━━━ Collected material ━━━

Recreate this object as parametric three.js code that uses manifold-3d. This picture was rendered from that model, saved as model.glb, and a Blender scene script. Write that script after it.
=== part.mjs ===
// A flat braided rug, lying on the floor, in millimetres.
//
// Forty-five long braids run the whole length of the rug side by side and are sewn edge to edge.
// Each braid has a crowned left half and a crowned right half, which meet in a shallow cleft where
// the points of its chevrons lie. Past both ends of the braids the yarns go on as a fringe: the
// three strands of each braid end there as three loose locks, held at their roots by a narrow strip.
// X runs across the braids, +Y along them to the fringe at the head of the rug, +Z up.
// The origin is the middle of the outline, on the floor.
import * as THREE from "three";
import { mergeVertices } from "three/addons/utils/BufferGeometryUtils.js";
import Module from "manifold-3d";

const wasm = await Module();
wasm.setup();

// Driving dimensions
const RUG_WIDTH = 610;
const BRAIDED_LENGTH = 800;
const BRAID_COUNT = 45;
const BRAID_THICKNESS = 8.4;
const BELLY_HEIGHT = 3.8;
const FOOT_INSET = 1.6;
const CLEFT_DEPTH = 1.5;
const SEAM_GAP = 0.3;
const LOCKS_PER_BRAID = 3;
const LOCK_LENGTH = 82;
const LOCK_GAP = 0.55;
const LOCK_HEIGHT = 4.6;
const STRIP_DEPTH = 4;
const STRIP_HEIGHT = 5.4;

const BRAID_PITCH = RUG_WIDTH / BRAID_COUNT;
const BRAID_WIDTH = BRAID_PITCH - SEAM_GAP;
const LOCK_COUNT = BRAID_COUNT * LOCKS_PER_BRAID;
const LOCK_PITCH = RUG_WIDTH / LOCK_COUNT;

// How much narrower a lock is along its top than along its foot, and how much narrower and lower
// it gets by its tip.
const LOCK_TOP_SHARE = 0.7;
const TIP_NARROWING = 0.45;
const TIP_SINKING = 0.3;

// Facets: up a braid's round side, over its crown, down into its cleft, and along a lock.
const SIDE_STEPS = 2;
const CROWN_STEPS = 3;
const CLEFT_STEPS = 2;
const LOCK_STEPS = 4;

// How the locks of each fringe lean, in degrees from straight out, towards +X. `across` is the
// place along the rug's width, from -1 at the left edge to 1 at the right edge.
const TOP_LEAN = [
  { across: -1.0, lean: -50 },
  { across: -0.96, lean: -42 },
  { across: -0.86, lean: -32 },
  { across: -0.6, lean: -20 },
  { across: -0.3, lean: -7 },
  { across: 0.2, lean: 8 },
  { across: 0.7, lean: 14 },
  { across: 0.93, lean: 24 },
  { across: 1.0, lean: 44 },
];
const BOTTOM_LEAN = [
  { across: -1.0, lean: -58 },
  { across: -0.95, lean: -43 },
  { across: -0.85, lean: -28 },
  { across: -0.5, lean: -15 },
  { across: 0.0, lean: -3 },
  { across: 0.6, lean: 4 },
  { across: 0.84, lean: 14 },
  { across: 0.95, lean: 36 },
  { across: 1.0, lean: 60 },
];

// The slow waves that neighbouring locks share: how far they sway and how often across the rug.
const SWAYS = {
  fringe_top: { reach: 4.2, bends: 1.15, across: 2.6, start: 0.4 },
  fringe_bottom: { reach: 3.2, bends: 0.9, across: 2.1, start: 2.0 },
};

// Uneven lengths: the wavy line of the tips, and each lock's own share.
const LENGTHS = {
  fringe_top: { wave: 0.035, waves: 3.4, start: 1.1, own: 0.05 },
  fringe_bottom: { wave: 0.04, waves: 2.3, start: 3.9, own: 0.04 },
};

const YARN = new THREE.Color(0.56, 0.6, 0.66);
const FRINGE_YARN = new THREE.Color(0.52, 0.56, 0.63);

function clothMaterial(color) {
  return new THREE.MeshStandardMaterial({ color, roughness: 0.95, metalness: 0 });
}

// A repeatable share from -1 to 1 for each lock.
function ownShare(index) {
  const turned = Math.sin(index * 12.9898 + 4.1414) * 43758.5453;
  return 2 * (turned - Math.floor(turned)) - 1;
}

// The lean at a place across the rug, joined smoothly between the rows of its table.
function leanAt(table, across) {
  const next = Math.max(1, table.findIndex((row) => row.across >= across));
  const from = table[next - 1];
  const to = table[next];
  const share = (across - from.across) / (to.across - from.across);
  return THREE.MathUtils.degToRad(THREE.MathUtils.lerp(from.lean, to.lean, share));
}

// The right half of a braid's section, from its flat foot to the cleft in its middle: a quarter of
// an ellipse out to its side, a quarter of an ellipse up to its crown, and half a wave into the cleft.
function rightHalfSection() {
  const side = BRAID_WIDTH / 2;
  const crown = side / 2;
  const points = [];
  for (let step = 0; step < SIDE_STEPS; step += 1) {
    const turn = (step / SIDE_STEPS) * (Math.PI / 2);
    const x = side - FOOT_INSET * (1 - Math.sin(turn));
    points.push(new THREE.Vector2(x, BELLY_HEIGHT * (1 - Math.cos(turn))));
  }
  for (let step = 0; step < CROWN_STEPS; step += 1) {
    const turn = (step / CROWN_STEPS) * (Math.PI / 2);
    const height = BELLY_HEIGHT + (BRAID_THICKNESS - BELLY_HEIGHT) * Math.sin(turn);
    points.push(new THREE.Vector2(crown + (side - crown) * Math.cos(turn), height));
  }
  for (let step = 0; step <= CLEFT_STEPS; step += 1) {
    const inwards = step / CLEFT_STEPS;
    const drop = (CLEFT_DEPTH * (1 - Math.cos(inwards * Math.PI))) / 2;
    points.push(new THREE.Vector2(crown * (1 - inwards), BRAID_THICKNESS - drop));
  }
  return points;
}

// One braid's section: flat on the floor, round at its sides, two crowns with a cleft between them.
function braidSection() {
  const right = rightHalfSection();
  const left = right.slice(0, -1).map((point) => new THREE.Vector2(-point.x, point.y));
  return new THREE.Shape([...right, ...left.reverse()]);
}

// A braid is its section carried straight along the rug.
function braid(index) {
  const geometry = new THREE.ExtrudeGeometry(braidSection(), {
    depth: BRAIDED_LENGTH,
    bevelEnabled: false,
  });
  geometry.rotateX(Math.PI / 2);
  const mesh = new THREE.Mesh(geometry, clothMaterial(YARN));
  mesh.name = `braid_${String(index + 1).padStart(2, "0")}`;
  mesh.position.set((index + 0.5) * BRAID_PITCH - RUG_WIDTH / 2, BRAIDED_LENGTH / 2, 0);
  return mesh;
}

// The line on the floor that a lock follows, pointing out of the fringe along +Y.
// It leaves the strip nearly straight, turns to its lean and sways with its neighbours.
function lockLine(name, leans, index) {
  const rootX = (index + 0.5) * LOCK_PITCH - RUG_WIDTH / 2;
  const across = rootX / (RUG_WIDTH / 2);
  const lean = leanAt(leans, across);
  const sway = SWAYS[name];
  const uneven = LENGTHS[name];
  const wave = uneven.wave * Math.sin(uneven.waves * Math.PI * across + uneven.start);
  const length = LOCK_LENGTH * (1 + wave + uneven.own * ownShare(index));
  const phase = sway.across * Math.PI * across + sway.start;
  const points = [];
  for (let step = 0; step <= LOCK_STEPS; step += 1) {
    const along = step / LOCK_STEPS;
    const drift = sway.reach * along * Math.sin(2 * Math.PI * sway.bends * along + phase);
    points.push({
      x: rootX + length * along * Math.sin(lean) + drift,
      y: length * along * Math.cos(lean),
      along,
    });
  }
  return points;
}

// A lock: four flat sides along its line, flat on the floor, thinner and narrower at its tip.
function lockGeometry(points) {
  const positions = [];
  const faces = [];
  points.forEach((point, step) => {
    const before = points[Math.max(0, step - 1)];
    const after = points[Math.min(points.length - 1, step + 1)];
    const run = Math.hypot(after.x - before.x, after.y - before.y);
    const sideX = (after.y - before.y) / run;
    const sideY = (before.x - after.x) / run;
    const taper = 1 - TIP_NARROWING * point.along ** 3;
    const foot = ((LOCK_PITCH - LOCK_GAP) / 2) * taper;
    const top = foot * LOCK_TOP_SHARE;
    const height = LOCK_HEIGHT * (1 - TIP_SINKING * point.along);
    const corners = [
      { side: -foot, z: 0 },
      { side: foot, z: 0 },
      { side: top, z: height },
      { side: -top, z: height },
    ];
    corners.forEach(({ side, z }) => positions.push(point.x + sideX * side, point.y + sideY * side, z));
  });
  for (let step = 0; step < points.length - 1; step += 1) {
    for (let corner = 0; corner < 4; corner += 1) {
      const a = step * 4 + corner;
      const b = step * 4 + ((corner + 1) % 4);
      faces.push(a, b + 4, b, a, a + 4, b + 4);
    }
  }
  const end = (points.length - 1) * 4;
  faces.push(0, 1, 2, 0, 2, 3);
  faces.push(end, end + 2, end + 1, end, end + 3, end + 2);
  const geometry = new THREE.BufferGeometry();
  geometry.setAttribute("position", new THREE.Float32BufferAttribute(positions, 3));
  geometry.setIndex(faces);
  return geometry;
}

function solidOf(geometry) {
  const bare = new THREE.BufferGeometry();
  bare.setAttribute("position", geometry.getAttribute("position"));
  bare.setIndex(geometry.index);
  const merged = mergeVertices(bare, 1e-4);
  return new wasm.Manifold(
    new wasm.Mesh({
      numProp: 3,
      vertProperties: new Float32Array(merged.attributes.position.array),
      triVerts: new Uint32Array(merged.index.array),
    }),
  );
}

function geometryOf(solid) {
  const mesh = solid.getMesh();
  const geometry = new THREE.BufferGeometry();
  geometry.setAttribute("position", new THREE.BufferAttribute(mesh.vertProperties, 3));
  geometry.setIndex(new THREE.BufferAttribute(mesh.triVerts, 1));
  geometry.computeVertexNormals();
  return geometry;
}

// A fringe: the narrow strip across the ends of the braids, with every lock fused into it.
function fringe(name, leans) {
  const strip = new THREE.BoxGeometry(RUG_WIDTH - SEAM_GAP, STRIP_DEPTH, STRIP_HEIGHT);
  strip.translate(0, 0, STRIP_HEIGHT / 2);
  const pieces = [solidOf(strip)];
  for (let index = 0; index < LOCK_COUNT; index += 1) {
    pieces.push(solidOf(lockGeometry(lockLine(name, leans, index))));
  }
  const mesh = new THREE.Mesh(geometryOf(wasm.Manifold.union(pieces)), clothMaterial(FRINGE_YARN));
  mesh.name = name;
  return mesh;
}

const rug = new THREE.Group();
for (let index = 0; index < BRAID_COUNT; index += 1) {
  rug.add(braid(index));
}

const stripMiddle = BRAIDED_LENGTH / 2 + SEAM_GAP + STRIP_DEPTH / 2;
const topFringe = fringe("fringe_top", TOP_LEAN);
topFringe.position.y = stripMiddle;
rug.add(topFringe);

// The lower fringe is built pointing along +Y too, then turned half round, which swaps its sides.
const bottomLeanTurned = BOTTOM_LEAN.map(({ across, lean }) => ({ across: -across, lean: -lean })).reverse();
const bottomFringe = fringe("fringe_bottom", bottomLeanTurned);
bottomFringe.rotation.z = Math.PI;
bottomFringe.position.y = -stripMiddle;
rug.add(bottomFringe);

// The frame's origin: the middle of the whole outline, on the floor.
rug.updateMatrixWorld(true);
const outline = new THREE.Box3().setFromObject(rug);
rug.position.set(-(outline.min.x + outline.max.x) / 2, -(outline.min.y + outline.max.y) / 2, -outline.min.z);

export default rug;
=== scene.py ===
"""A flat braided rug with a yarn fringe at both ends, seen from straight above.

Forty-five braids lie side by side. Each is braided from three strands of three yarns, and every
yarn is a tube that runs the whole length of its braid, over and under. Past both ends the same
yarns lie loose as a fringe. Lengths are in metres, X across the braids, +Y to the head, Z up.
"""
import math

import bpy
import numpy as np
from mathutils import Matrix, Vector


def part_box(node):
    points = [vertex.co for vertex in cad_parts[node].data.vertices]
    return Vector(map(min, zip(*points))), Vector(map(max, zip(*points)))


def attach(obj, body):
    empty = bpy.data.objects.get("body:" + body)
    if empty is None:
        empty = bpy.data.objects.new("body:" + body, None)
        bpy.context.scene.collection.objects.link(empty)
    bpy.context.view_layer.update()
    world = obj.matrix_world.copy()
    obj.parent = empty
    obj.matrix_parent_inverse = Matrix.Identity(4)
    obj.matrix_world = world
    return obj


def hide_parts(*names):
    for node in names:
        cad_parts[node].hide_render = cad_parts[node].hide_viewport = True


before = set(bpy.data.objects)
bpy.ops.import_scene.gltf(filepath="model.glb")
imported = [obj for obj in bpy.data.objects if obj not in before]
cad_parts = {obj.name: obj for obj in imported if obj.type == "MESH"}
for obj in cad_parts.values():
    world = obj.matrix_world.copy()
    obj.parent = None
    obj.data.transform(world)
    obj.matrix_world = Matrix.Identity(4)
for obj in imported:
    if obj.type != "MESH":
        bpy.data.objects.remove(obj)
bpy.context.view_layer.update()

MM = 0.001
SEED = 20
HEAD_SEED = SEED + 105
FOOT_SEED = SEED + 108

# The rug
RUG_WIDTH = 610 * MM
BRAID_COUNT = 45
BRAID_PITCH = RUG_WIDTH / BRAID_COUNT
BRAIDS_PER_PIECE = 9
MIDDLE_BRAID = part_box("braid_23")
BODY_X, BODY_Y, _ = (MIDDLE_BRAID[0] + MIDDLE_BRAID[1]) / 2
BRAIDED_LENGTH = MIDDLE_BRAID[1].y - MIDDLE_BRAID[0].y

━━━

Locate the string "Identity" in the listing above and copy every line where it occurs.

    obj.matrix_parent_inverse = Matrix.Identity(4)
    obj.matrix_world = Matrix.Identity(4)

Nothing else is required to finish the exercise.